Build a Place Using Text

Let’s walk through an example. You could create two rooms:

Where would you like to go?

  • The east wing of the museum.
  • The west wing of the museum.

While these places are differentiated in terms of cardinal points, we should do a bit more work to make them more distinct from one another. Perhaps something like this:

Where would you like to go?

  • The east wing of the museum.
  • The basement of the museum.

With this simple change, the two places become a lot more distinct. The difference in elevation is a factor, and we very quickly start to imagine a different type of space. Closer walls in a basement, less frequented, more industrial. Another thing that helps here is the different paths that we imagine in order to get to these separate places. So perhaps we can help reinforce that a bit more explicitly:

Where would you like to go?

  • The east wing of the museum, via the grand doorway straight ahead.
  • The basement of the museum, via the small staircase to the right.
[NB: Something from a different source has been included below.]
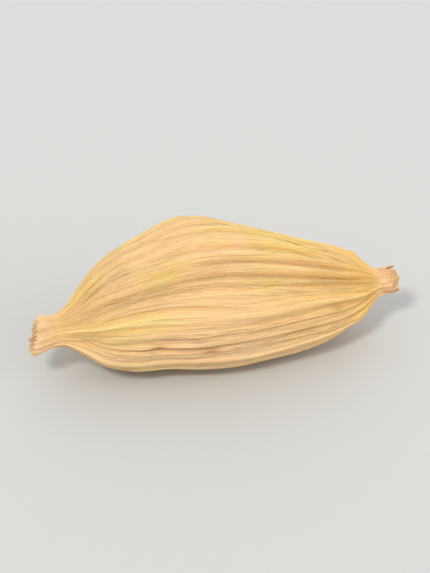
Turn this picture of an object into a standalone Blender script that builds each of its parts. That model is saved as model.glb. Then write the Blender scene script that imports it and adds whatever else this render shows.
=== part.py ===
# A dried cardamom pod lying on one of its three faces, stalk end at -X and tip at +X.
# Metres, +Z up. The origin is under the middle of the pod, on the surface it rests on.

import bmesh
import bpy
from math import acos, atan2, cos, exp, pi, radians, sin
from mathutils import Vector

# Driving dimensions
POD_LENGTH = 0.0217  # stalk end to tip, along the axis
POD_WIDTH = 0.0082  # across the widest part, ribs left out
MAIN_RIBS = 15  # five on each of the three faces, running from end to end
RIB_HEIGHT = 0.00020  # the tallest rib, groove to crest
FLAT_DEPTH = 0.00012  # how much of the lowest face the small flat spot takes off

# Mesh density
COLUMNS_PER_RIB = 8  # crest, flank, groove and flank of a main rib and of the minor rib beside it
RINGS = 46

# The turned outline, from the hollow in the stalk's broken end to the tip:
# (share of the pod's length, share of half its width)
OUTLINE = [
    (0.014, 0.000),
    (0.011, 0.120),
    (0.000, 0.205),
    (0.012, 0.268),
    (0.034, 0.232),
    (0.056, 0.214),
    (0.085, 0.262),
    (0.125, 0.415),
    (0.175, 0.650),
    (0.240, 0.805),
    (0.320, 0.895),
    (0.415, 1.000),
    (0.520, 0.990),
    (0.620, 0.905),
    (0.715, 0.775),
    (0.800, 0.640),
    (0.866, 0.460),
    (0.908, 0.280),
    (0.934, 0.190),
    (0.966, 0.172),
    (0.992, 0.126),
    (1.000, 0.000),
]

# Three blunt angles: one up, the other two low at the front and the back
ANGLE_COUNT = 3
ANGLE_HEIGHT = 0.055  # share of the radius
FLATTENING = 0.020  # share of the radius, squeezed front to back

# The ribs are unevenly spaced, wander a little and turn slightly round the pod
RIB_SPACING = [(5, 0.034, 0.6), (8, 0.019, 2.1), (13, 0.011, 4.0)]  # (waves, radians, phase)
RIB_WANDER = 0.030  # radians
RIB_TWIST = 0.16  # radians from end to end
MINOR_RIB = 0.75  # height beside a main rib's, in the middle; it dies out towards both ends

# Grooves that drying has drawn in deeper. They are counted from the top towards the
# front, one on each side of every main rib: (number, start, end, depth)
FURROWS = [
    (2, 0.34, 0.95, 0.00022),
    (3, 0.30, 0.94, 0.00022),
    (6, 0.46, 0.86, 0.00010),
    (8, 0.10, 0.58, 0.00014),
    (11, 0.20, 0.90, 0.00016),
    (17, 0.08, 0.80, 0.00018),
    (21, 0.25, 0.94, 0.00020),
    (24, 0.10, 0.62, 0.00016),
    (27, 0.30, 0.92, 0.00018),
]

# Broad hollows and swellings: (angle, place along, reach, half width, rise)
SWELLINGS = [
    (radians(74), 0.62, 0.17, radians(26), 0.00030),
    (radians(66), 0.26, 0.10, radians(30), -0.00018),
    (radians(330), 0.40, 0.12, radians(32), 0.00042),
    (radians(328), 0.69, 0.15, radians(34), -0.00070),
    (radians(145), 0.36, 0.12, radians(30), -0.00014),
    (radians(143), 0.73, 0.13, radians(30), 0.00026),
    (radians(250), 0.66, 0.14, radians(32), 0.00024),
    (radians(265), 0.33, 0.10, radians(28), -0.00016),
]

# The ribs are worn low where the pod rests: (angle, place along, reach, half width)
WORN = (radians(180), 0.50, 0.20, radians(34))

# Pleats where the husk is drawn in to the stalk and to the tip: (middle, reach, share of radius)
PLEAT_COUNT = 9
PLEATS = [(0.125, 0.050, 0.075), (0.885, 0.045, 0.085)]

# The stalk broke off at a slant, and the tip leans
STALK_SLANT = 0.32  # share of the radius
SLANT_TOWARDS = radians(330)
TIP_LEAN = 0.00014  # backwards

# How the pod bends
ARCH = 0.00090  # how far the middle stands above the line from end to end
ARCH_LEAN = radians(-30)  # the arch leans this far to the back
SWAY = 0.00016  # sideways


def smooth_step(low, high, value):
    share = min(1.0, max(0.0, (value - low) / (high - low)))
    return share * share * (3.0 - 2.0 * share)


def outline_at(share):
    """Distance from the stalk end and radius, on a smooth curve through OUTLINE."""
    spans = len(OUTLINE) - 1
    first = min(int(share * spans), spans - 1)
    t = share * spans - first
    points = [Vector(OUTLINE[min(max(first + k, 0), spans)]) for k in (-1, 0, 1, 2)]
    before, start, end, after = points
    leave, arrive = (end - before) / 2, (after - start) / 2
    place = (
        (2 * t**3 - 3 * t**2 + 1) * start
        + (t**3 - 2 * t**2 + t) * leave
        + (3 * t**2 - 2 * t**3) * end
        + (t**3 - t**2) * arrive
    )
    return place.x, max(place.y, 0.0) * POD_WIDTH / 2


def angle_gap(angle, other):
    return (angle - other + pi) % (2 * pi) - pi


def patch(angle, along, middle, place, reach, half_width):
    """1 in the middle of a soft-edged patch of the skin, falling to 0 round it."""
    return exp(-((angle_gap(angle, middle) / half_width) ** 2) - ((along - place) / reach) ** 2)


def rib_angle(column_angle, along):
    """Where round the pod a mesh column lies, so that every rib runs along mesh edges."""
    uneven = sum(size * sin(waves * column_angle + phase) for waves, size, phase in RIB_SPACING)
    wander = RIB_WANDER * sin(8.2 * along + 3 * column_angle) * sin(pi * along)
    return column_angle + uneven + wander + RIB_TWIST * (along - 0.5)


def rib_relief(column_angle, along):
    """Crests on every main rib, and lower ones between them that die out towards the ends."""
    crest = (0.5 + 0.5 * cos(2 * MAIN_RIBS * column_angle)) ** 1.4
    on_main = 0.5 + 0.5 * cos(MAIN_RIBS * column_angle)
    minor = MINOR_RIB * smooth_step(0.10, 0.28, along) * smooth_step(0.92, 0.74, along)
    weight = minor + (1 - minor) * on_main
    strength = 0.68 + 0.32 * sin(7 * column_angle + 1.3) * sin(4 * column_angle + 5.0 * along)
    return RIB_HEIGHT * strength * (crest * weight - 0.35)


def furrow_relief(column_angle, along):
    spacing = pi / MAIN_RIBS
    depth = 0.0
    for number, start, end, size in FURROWS:
        across = angle_gap(column_angle, (number + 0.5) * spacing) / (0.36 * spacing)
        fade = smooth_step(start, start + 0.14, along) * smooth_step(end, end - 0.10, along)
        depth += size * fade * exp(-across * across)
    return -depth


def swelling_relief(angle, along):
    return sum(
        rise * patch(angle, along, middle, place, reach, half_width)
        for middle, place, reach, half_width, rise in SWELLINGS
    )


def pleat_relief(angle, along, radius):
    fold = cos(PLEAT_COUNT * angle + 0.8) + 0.4 * cos(5 * angle + 2.0)
    return sum(
        size * radius * fold * exp(-(((along - middle) / reach) ** 2))
        for middle, reach, size in PLEATS
    )


def centreline_at(along):
    """Sideways and upward offset of the pod's own axis."""
    rise = ARCH * sin(pi * min(1.0, along * 1.02)) ** 1.3
    sway = SWAY * sin(2 * pi * along) + TIP_LEAN * smooth_step(0.90, 1.0, along)
    return Vector((0.0, sway - rise * sin(ARCH_LEAN), rise * cos(ARCH_LEAN)))


def husk_point(share, column_angle):
    """A point of the pod's skin. Angle 0 is up and a quarter turn is the front."""
    along, radius = outline_at(share)
    angle = rib_angle(column_angle, along)
    body = smooth_step(0.06, 0.20, along) * smooth_step(0.95, 0.82, along)
    section = 1 + body * (ANGLE_HEIGHT * cos(ANGLE_COUNT * angle) + FLATTENING * cos(2 * angle))
    kept = 1 - 0.8 * patch(angle, along, *WORN)
    fullness = min(1.0, radius / (0.55 * POD_WIDTH / 2))
    relief = kept * fullness * (rib_relief(column_angle, along) + furrow_relief(column_angle, along))
    relief += body * swelling_relief(angle, along) + pleat_relief(angle, along, radius)
    slant = STALK_SLANT * radius * cos(angle - SLANT_TOWARDS) * smooth_step(0.07, 0.0, along)
    outward = Vector((0.0, -sin(angle), cos(angle)))
    start = Vector((along * POD_LENGTH + slant, 0.0, 0.0)) + centreline_at(along)
    return start + (radius * section + relief) * outward


def lay_down(mesh):
    """Stands the pod over the origin, with its lowest face just under z = 0."""
    corners = [[pick(v.co[axis] for v in mesh.verts) for axis in range(3)] for pick in (min, max)]
    low, high = (Vector(corner) for corner in corners)
    middle = (low + high) / 2
    bmesh.ops.translate(mesh, vec=(-middle.x, -middle.y, -low.z - FLAT_DEPTH), verts=mesh.verts)


def make_pod(collection, material):
    """A UV sphere with a pole at each end of the pod, every vertex moved to its place on the husk."""
    mesh = bmesh.new()
    bmesh.ops.create_uvsphere(mesh, u_segments=MAIN_RIBS * COLUMNS_PER_RIB, v_segments=RINGS, radius=1.0)
    for vertex in mesh.verts:
        share = acos(max(-1.0, min(1.0, -vertex.co.z))) / pi
        vertex.co = husk_point(share, -atan2(vertex.co.y, vertex.co.x))
    lay_down(mesh)
    bmesh.ops.recalc_face_normals(mesh, faces=mesh.faces)
    data = bpy.data.meshes.new("cardamom_pod")
    mesh.to_mesh(data)
    mesh.free()
    data.shade_smooth()
    data.materials.append(material)
    pod = bpy.data.objects.new("cardamom_pod", data)
    collection.objects.link(pod)
    return pod


def cut_flat_spot(pod, collection):
    """Takes off what lies under z = 0, which leaves the small flat spot that the pod rests on."""
    bpy.ops.mesh.primitive_cube_add(size=1.0, location=(0.0, 0.0, -POD_WIDTH / 2))
    cutter = bpy.context.object
    cutter.name = "surface_cutter"
    cutter.scale = (POD_LENGTH * 1.2, POD_WIDTH * 1.6, POD_WIDTH)
    cutter.hide_render = True
    cutter.display_type = "WIRE"
    for holder in list(cutter.users_collection):
        holder.objects.unlink(cutter)
    collection.objects.link(cutter)
    cut = pod.modifiers.new("flat_spot", "BOOLEAN")
    cut.operation = "DIFFERENCE"
    cut.solver = "EXACT"
    cut.object = cutter


def husk_material():
    material = bpy.data.materials.new("dry_husk")
    material.use_nodes = True
    shader = material.node_tree.nodes["Principled BSDF"]
    shader.inputs["Base Color"].default_value = (0.76, 0.50, 0.23, 1.0)
    shader.inputs["Roughness"].default_value = 0.62
    shader.inputs["Metallic"].default_value = 0.0
    material.diffuse_color = (0.76, 0.50, 0.23, 1.0)
    return material


def main():
    for old in list(bpy.data.objects):
        bpy.data.objects.remove(old)
    parts = bpy.data.collections.new("Cardamom_pod")
    cutters = bpy.data.collections.new("Cutters")
    for collection in (parts, cutters):
        bpy.context.scene.collection.children.link(collection)
    pod = make_pod(parts, husk_material())
    cut_flat_spot(pod, cutters)


main()
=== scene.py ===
# A dried cardamom pod on a pale table: its ribbed husk, the frayed fibres of its broken stalk,
# the withered scraps of flower at its tip and the few hairs that have lifted off its ribs.
import math
import random

import bpy
import numpy as np
from mathutils import Matrix, Vector, noise


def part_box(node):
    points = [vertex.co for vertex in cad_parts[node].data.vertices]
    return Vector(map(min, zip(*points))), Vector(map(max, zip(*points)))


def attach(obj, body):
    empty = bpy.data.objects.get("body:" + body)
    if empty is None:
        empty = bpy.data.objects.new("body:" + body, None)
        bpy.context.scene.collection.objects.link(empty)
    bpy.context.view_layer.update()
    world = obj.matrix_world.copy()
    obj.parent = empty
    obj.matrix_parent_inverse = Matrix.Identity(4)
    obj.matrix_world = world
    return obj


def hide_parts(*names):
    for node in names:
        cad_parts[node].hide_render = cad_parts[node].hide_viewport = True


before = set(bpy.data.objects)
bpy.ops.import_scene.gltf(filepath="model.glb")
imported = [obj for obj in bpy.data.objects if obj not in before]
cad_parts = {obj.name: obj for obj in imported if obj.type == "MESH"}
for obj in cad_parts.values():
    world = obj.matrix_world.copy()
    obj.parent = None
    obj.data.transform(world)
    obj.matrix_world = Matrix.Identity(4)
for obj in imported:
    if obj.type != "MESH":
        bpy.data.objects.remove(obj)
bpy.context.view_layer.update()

cadLow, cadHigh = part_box("cardamom_pod")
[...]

The next thing we need are design or decorative cues to mentally differentiate these spaces once we’re there. I’d argue the “cheapest” way to do this is with some good old-fashioned storytelling. Trying to evoke as many sensory experiences as possible will give a place distinct character and will help the learner imagine it.

Taking the small winding staircase leads you to a musty corridor with a low ceiling, whitewashed walls, and pipes sticking out and running along in various places. You come to a room with what appears to be an piece of old scientific apparatus sitting on a simple wooden table.

Now perhaps you have the opportunity to unpack the nature of this piece of apparatus in the learning experience. By giving it context, this object is given a bit of mystique and is more interesting than if merely placed on the screen of the lesson.

Build a Place Using Visual Cues

Onscreen visual cues (as opposed to text-based cues or stories) can be used to reinforce place. This can be done quick and easy, or more in-depth. For a more in-depth cue, you might have background images to represent the different spaces. You might even use a mini-map with a locator pin to show learners their current location within the network of nodes. For a quick and easy solution, use of unique colours for the different areas, or a small image (such as a key artefact), could appear onscreen when the user is in a specific location. There are many ways to be creative between these two extremes; pick something that works for your content and the place you’re trying to create.

Crafting Movement Between Places

Lastly, learners need a reason to move between the different nodes and become familiar with the connections within the network. One option is a traditional key/lock mechanism that requires artefacts or knowledge gained in specific places to gain access to further areas. This is a long-used game mechanic so there are many possibilities to explore, and it could even relate to your specific subject matter.

Using an Object as a Place

Interestingly, a sense of place does not need to be tied purely to locations; it can also be linked to the investigation of an artefact. Here I use the example of “The Room”, a game that requires the player to puzzle out the operation of different arcane contraptions. The nodes exist as set viewpoints from which you can look at the object and move between. They provide a view of one side of the object, or allow you to zoom in to get a closer view of a particular feature. Being a puzzle game, there is a need to backtrack and revisit different views (nodes), so you gain familiarity with the network.

"The Room" puzzle game

Some Inspiration for Creating Object-Based Places

To motivate you and provide jumping off points for your own ideas, here are some potential object-oriented mnemonic places I’ve been thinking about:

1. Unfolding Artefact

A bit like the objects in ‘The Room’, or a fortune telling paper game, I think it would be interesting to have single artefact unfolding in different ways as a means to create different nodes of place within a lesson.

Example of an unfolding artefact

2. Mandala

I was recently creating a diagram and our use of circles and progressive splitting off of elements ended up looking somewhat like a mandala, inspiring more thoughts on mnemonic place. A mandala-like diagram that is progressively built in layers could create a sense of mnemonic place, as long as the the layers are distinctly different enough.

Example of a Mandala

3. Prezi

There are some interesting lessons to be learned from the interactive presentation tool, Prezi. While it presents a great way to focus on bites of information (and move between different hierarchy levels) in a mind-map like format, a single presentation runthrough structure may have not allowed it the greatest opportunity to showcase its unique characteristics.  Something that allowed for different types of movement and required an awareness of the network between purposefully unique nodes would have taken better advantage of mnemonic place.

Example of a Prezi structure

The Strength of the Power of Place

Here’s what I think is most important to remember when utilising mnemonic place in online learning: a lesson that provides a homogenised experience (e.g. a series of screens with a common visual style, featuring questions and content that one navigates), is likely to be chunked as one single entity — which is not helpful as a mnemonic device. A lesson with several distinctive places (and a mind-map connecting those nodes) has the enhanced possibility to be chunked as a selection of smaller, memorable experiences. In other words, it’s easier to recollect what you did and learned in “the blue room with the crystals”, as opposed to what you did and learned in “Section 3”.

Beyond the mnemonic possibilities, I’d argue that the sensation of “going somewhere” through a learning experience is more exciting or engaging for students. It feels like an exploration, a sensation that should be tied to knowledge discovery, but is too often lost in online learning experiences.  Using “place” adds another tool to the learning design toolbox, and thus provides one more opportunity to make content more personally meaningful and effective.